A posh new compact luxury sedan that promises to be more practical than the popular CLA sedan it replaces.
In order to save fuel, both, the A 200 and A 200d get a coasting function, wherein the gearbox switches to neutral so that the engine revs fall to idling RPMs when driven at steady speeds. The moment you get on the throttle, it engages a gear automatically.

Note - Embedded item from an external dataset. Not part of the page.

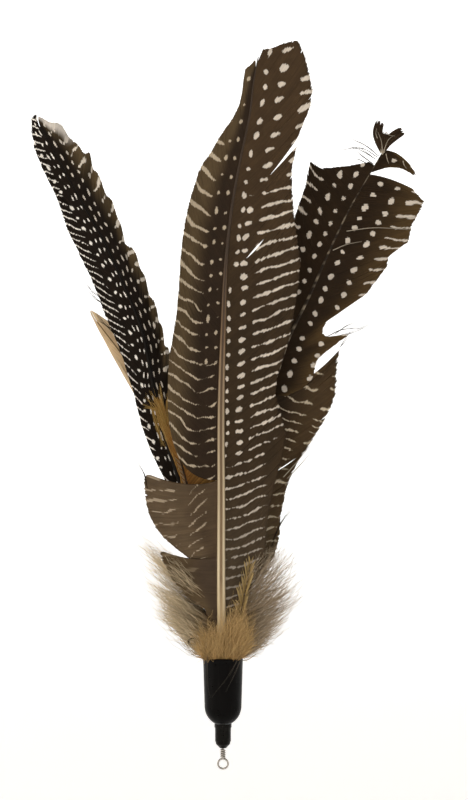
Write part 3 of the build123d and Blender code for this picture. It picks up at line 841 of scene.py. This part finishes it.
class LURE_OT_centre_vanes(bpy.types.Operator):
    """Make the vanes of the large centre feather"""
    bl_idname = "lure.centre_vanes"
    bl_label = "Centre vanes"

    def execute(self, context):
        c = settings().colours
        right_rows, left_rows = dict(period=2.69, stretch=0.000515), dict(period=2.89, stretch=0.000545)
        right = barred("Spotted centre vane", c.centre, c.centre, c.mark, foot="#413526", foot_end=66,
                       foot_contrast=0.42, top=(125, "#3f2f1d"), seed=1.0, layers=[
            dict(right_rows, climb=[(0, 0), (6, 1.2), (12, 3.7), (18, 6.3), (24, 8.8)], wander=0.05, zones=[
                (0, [(0, -0.3), (0.8, 0.1), (3, 0.24), (9, 0.26), (12, 0.2), (14, -0.1), (24, -0.5)]),
                (60, [(0, -1), (3.9, -0.8), (4.7, 0.25), (5.5, 0.52), (6.3, 0.4), (7.1, -0.4), (7.9, -0.4),
                      (8.9, 0.28), (14, 0.29), (20, 0.24), (24, 0.18)]),
                (140, [(0, -1), (6.0, -0.9), (6.9, 0.1), (7.9, 0.5), (9.2, 0.25), (10.6, -0.5), (13, -0.4),
                       (14.5, 0.36), (18, 0.42), (24, 0.3)]),
            ]),
            dict(right_rows, climb=[(0, 0), (24, 2)], zones=[
                (0, [(0, -1), (24, -1)]),
                (58, [(0, -1), (0.9, -0.5), (1.6, 0.62), (2.3, -0.5), (4, -1), (24, -1)]),
                (112, [(0, -1), (2, -0.6), (3.0, 0.55), (4, -0.6), (6, -1), (24, -1)]),
            ]),
        ])
        upper = barred("Barred centre vane", "#281c10", "#4e3f2a", "#ae9f88", foot="#271c10", foot_end=80,
                       seed=5.0, layers=[
            dict(left_rows, climb=[(0, 0), (3, -1.2), (6, -1.8), (9, -0.8), (14, 2.6), (24, 9)], zones=[
                (0, [(0, -0.5), (1.5, 0), (3, 0.24), (6, 0.05), (10, 0.24), (15, 0.3), (24, 0.2)]),
                (92, [(0, -1), (5, -0.5), (6.6, 0.1), (10, 0.26), (14, 0.3), (24, 0.2)]),
                (122, [(0, -1), (5, -0.4), (6.5, 0.3), (10, 0.36), (24, 0.3)]),
            ]),
            dict(left_rows, climb=[(0, 0), (24, -4)], breaks=0.35, zones=[
                (0, [(0, -1), (24, -1)]),
                (84, [(0, -1), (1.0, -0.4), (1.8, 0.35), (2.6, -0.5), (3.6, -0.4), (4.4, 0.4), (5.2, -0.6),
                      (8, -1), (24, -1)]),
            ]),
        ])
        faint = barred("Faint centre vane", "#4a3b2a", "#594936", "#ad9c84", seed=9.0, contrast=0.75, layers=[
            dict(period=3.4, climb=[(0, 0), (6, -3), (12, -8), (18, -9), (24, -9)], zones=[
                (0, [(0, -0.8), (3, -0.4), (5, 0.15), (9, 0.25), (11, -0.2), (13, 0.1), (18, 0.3),
                     (24, 0.4)])]),
        ])
        dusky = barred("Dusky centre vane", "#46382a", "#54442f", "#a08e74", seed=10.0, contrast=0.3, layers=[
            dict(period=5.2, climb=[(0, 0), (8, -2), (24, -4)], zones=[
                (0, [(0, -0.8), (5, -0.2), (9, 0.5), (24, 0.2)])]),
        ])
        for part, side, guides, material, seed, options in [
            ("right", 1, CENTRE_RIGHT, right, 11,
             dict(splits=[(133, 3.1, 0.45, 1), (113.5, 1.4, 0.25, 0.62), (60, 0.5, 0.7, 1)])),
            ("left_upper", -1, CENTRE_LEFT_UPPER, upper, 12, dict(reach=0.55, loose=0.02)),
            ("left_middle", -1, CENTRE_LEFT_MIDDLE, faint, 13, dict(loose=0.05)),
            ("left_base", -1, CENTRE_LEFT_BASE, dusky, 14, dict(ragged=0.04)),
        ]:
            vane("centre_barbs_" + part, CENTRE, side, guides, material, "vane_spotted",
                 "centre_vane_" + part, seed, **options)
        return {"FINISHED"}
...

The diesel simply outclasses its petrol counterpart with a city and highway efficiency of 12.54kpl and 17.72kpl, respectively, versus the A 200’s 7.23kpl and 12.27kpl. While both use shorter gearing, the diesel gets an additional eighth gear, so its motor is spinning at 1,600rpm at 100kph, while the petrol’s 7-speed makes the engine spin at 1,900rpm in top gear. What helps the diesel’s case is its far more effortless character, whereas the petrol seems to work much harder to make progress, leading to higher consumption. Interestingly, both cars are equipped with engine start-stop technology to reduce fuel consumption while idling, but during our tests, the petrol switched the engine off more often compared to the diesel.
We put the A 35 AMG through our highway cycle, and it returned a respectable 11.82kpl. We didn’t do a typical city cycle, instead we measured the efficiency after a rather spirited drive and the A 35 managed 5.1kpl.